Я снимал фильм «О любви», и мне понадобилось использовать отрывок из радиопередачи «Ищу человека» в одном из эпизодов. Я позвонил Агнии Барто и получил на это у нее разрешение. Агния Львовна выразила заинтересованность в фильме, основанном на письмах, присланных на радио, и мне стали привозить с радио очень легкие двухпудовые мешки из-под сахара, наполненные письмами со всех концов Сов. Союза.
В письмах этих стоял вопль отчаяния матерей, не могущих примириться с потерей ребенка, крик души одиноких людей, оказавшихся без единого родственника. Писали интеллигенты и полуграмотные люди.

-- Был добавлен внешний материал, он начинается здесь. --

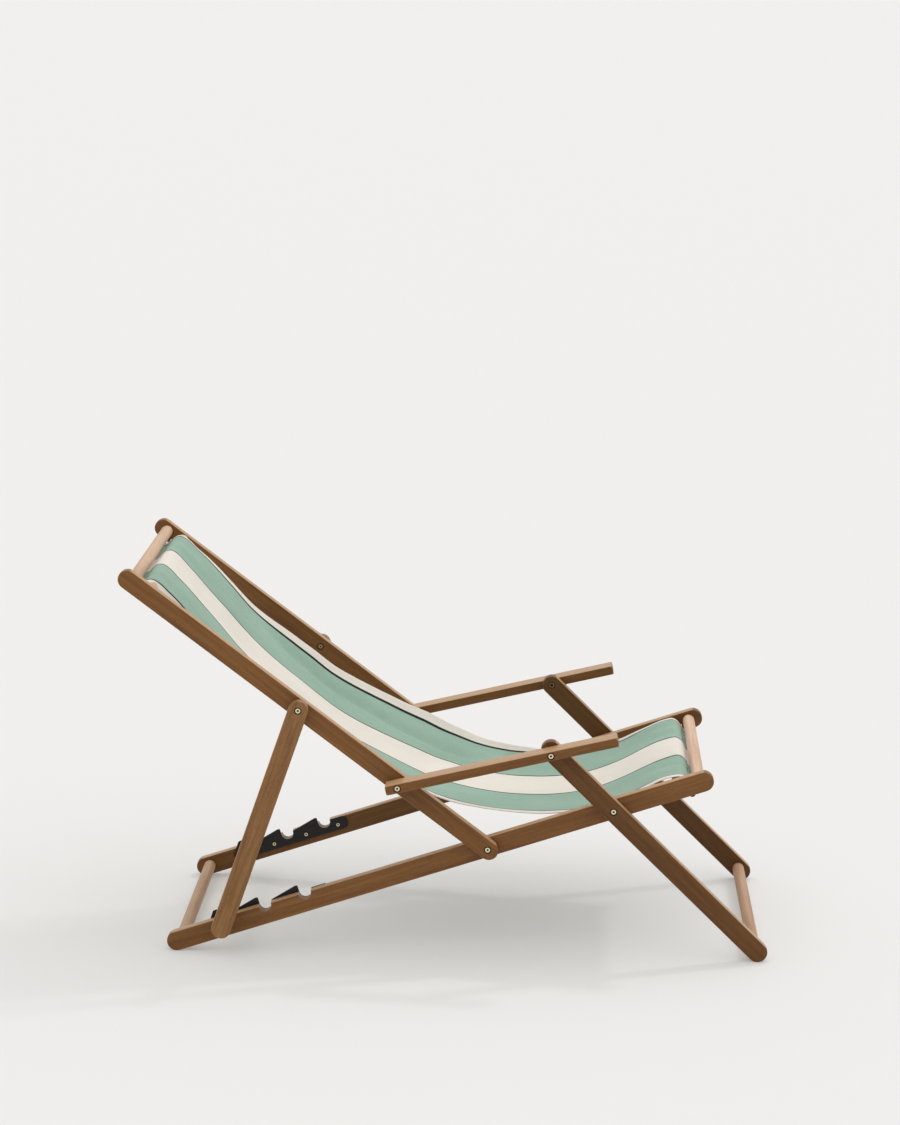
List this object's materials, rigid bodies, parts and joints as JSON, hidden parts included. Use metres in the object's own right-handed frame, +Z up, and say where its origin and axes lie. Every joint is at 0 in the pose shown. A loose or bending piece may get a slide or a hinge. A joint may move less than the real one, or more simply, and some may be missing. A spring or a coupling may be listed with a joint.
{
  "type": "folding deck chair with armrests",
  "caption": "Folding wooden beach chair with armrests, a striped canvas sling, and a back that reclines on a notched metal rack.",
  "frame": {"origin": "on the floor, under the middle of the open chair's length and width", "axes": "+X to the front of the seat, +Y to the sitter's left, +Z up; the chair stands open in its most reclined notch"},
  "size_m": [1.2979, 0.6672, 0.7895],
  "materials": {
    "dark_wood": "oiled, satin",
    "pale_wood": "unfinished, matt",
    "canvas": "woven cotton canvas, matt, green and off-white stripes",
    "rack_metal": "black powder coat",
    "brass_fittings": "brass-plated, satin",
    "steel": "darkened steel",
    "black_plastic": "matt"
  },
  "bodies": {
    "seat_frame": {"seat_rail_l": "dark_wood", "rack_l": "rack_metal", "rack_screw_l_1": "brass_fittings", "rack_screw_l_2": "brass_fittings", "rack_screw_l_3": "brass_fittings", "rack_screw_l_4": "brass_fittings", "bolt_back_l": "brass_fittings", "nut_back_l": "steel", "nut_leg_l": "steel", "seat_rail_r": "dark_wood", "rack_r": "rack_metal", "rack_screw_r_1": "brass_fittings", "rack_screw_r_2": "brass_fittings", "rack_screw_r_3": "brass_fittings", "rack_screw_r_4": "brass_fittings", "bolt_back_r": "brass_fittings", "nut_back_r": "steel", "nut_leg_r": "steel", "rung_rear": "pale_wood", "rung_front": "pale_wood", "rung_seat_sling": "pale_wood", "sling_seat": "canvas", "rod_seat": "steel", "rod_cap_seat_l": "black_plastic", "rod_cap_seat_r": "black_plastic"},
    "back_frame": {"back_rail_l": "dark_wood", "bolt_prop_l": "brass_fittings", "nut_prop_l": "steel", "nut_arm_rear_l": "steel", "back_rail_r": "dark_wood", "bolt_prop_r": "brass_fittings", "nut_prop_r": "steel", "nut_arm_rear_r": "steel", "rung_top": "pale_wood", "rung_back_sling": "pale_wood", "sling_back": "canvas", "rod_back": "steel", "rod_cap_back_l": "black_plastic", "rod_cap_back_r": "black_plastic"},
    "leg_frame": {"leg_l": "dark_wood", "bolt_leg_l": "brass_fittings", "nut_arm_front_l": "steel", "leg_r": "dark_wood", "bolt_leg_r": "brass_fittings", "nut_arm_front_r": "steel", "rung_foot": "pale_wood"},
    "prop_frame": {"prop_strut_l": "dark_wood", "prop_strut_r": "dark_wood", "rung_prop": "pale_wood"},
    "armrest_left": {"armrest_l": "dark_wood", "bolt_arm_rear_l": "brass_fittings", "bolt_arm_front_l": "brass_fittings"},
    "armrest_right": {"armrest_r": "dark_wood", "bolt_arm_rear_r": "brass_fittings", "bolt_arm_front_r": "brass_fittings"}
  },
  "joints": [
    {"name": "back_recline", "type": "hinge", "parent": "seat_frame", "child": "back_frame", "pos_m": [0.08557, 0, 0.22644], "axis": [0, 1, 0], "range_deg": [-55.39, 12.46]},
    {"name": "leg_fold", "type": "hinge", "parent": "seat_frame", "child": "leg_frame", "pos_m": [0.33645, 0, 0.30865], "axis": [0, 1, 0], "range_deg": [-62.8, 14.2]},
    {"name": "armrest_left_hinge", "type": "hinge", "parent": "back_frame", "child": "armrest_left", "pos_m": [-0.09353, 0, 0.36264], "axis": [0, 1, 0], "range_deg": [-11.4, 50.4]},
    {"name": "armrest_right_hinge", "type": "hinge", "parent": "back_frame", "child": "armrest_right", "pos_m": [-0.09353, 0, 0.36264], "axis": [0, 1, 0], "range_deg": [-11.4, 50.4]},
    {"name": "prop_swing", "type": "hinge", "parent": "back_frame", "child": "prop_frame", "pos_m": [-0.29173, 0, 0.51336], "axis": [0, -1, 0], "range_deg": [-107, 0]}
  ],
  "couplings": [
    {"joint": "leg_fold", "follows": "back_recline", "ratio": 1.1329},
    {"joint": "armrest_left_hinge", "follows": "back_recline", "ratio": -0.9076},
    {"joint": "armrest_right_hinge", "follows": "back_recline", "ratio": -0.9076}
  ]
}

Те, кто писали, не предполагали цензуры. А их воспоминания были необычайно ёмки, в них было через край трагедии, был и 37-й год, и голод, и много несправедливостей, выпавших на долю детей. Я понимал, что о содержании некоторых писем нельзя и заикаться, и тайно, для себя, выпечатывал детали и подробности, обороты речи и ситуации из этих писем. Там царил Шекспир. Оторваться от этих писем было невозможно.
Я понадеялся на пробойность Агнии Барто – она была известнейшим детским поэтом, а у всех чиновников, включая членов Политбюро, были внуки, лепетавшие стишки Барто. Она была вхожа куда угодно со своими надписанными книжками. Я на это понадеялся, согласился делать с ней фильм и проиграл. Там, где цензура безмолвствовала, вступала с запрещениями Барто. Она ожидала получить Гертруду – звание Героини Соцтруда – и была непреклонна в своей идущей в ногу с властью поступи. Все эти письма были ее вотчиной, и она формировала их согласно своему правильному мировоззрению. Я надорвался морально и физически, ко мне вернулась забытая и оставленная в раннем юношестве детская астма, в северную экспедицию я уже не смог поехать и послал туда своего ассистента, а после завершения картины заболел и угодил в больницу. Но это мало помогло, в кино работать я больше не хотел и решил уехать за границу.